Function: nfisincl
Section: number_fields
C-Name: nfisincl
Prototype: GG
Help: nfisincl(f,g): let f and g define number fields, either irreducible
 rational polynomials or number fields as output by nfinit; tests whether the
 number field f is isomorphic to a subfield of g. Return 0 if not, and
 otherwise all the isomorphisms.
Doc: let $f$ and $g$ define number fields, where $f$ and $g$ are irreducible
 polynomials in $\Q[X]$ and \var{nf} structures as output by \kbd{nfinit}.
 Tests whether the number field $f$ is conjugate to a subfield of the field
 $g$. If they are not, the output is the integer 0. If they are, the output is
 a vector of polynomials, each polynomial $a$ representing an embedding
 i.e.~being such that $g\mid f\circ a$. If either $f$ or $g$ is not
 irreducible, the result is undefined.

 \bprog
 ? T = x^6 + 3*x^4 - 6*x^3 + 3*x^2 + 18*x + 10;
 ? U = x^3 + 3*x^2 + 3*x - 2

 ? v = nfisincl(U, T);
 %2 = [24/179*x^5-27/179*x^4+80/179*x^3-234/179*x^2+380/179*x+94/179]

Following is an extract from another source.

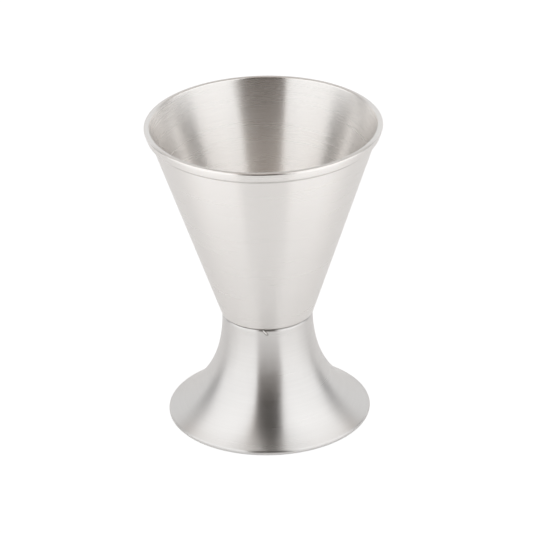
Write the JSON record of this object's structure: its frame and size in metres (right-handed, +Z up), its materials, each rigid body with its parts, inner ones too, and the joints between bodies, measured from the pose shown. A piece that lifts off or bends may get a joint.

 ? subst(U, x, Mod(v[1],T))
 %3 = Mod(0, x^6 + 3*x^4 - 6*x^3 + 3*x^2 + 18*x + 10)
 ? #nfisincl(x^2+1, T) \\ two embeddings
 %4 = 2

 \\ same result with nf structures
 ? nfisincl(U, L = nfinit(T)) == v
 %5 = 1
 ? nfisincl(K = nfinit(U), T) == v
 %6 = 1
 ? nfisincl(K, L) == v
 %7 = 1

 \\ comparative bench: an nf is a little faster, esp. for the subfield
 ? B = 10^3;
 ? for (i=1, B, nfisincl(U,T))
 time = 712 ms.

 ? for (i=1, B, nfisincl(K,T))
 time = 485 ms.

 ? for (i=1, B, nfisincl(U,L))
 time = 704 ms.

 ? for (i=1, B, nfisincl(K,L))
 time = 465 ms.
 @eprog\noindent Using an \var{nf} structure for the potential subfield is
 faster if the structure is already available. On the other hand, the gain in
 \kbd{nfisincl} is usually not sufficient to make it worthwhile to initialize
 only for that purpose.
 \bprog
 ? for (i=1, B, nfinit(U))
 time = 308 ms.
 @eprog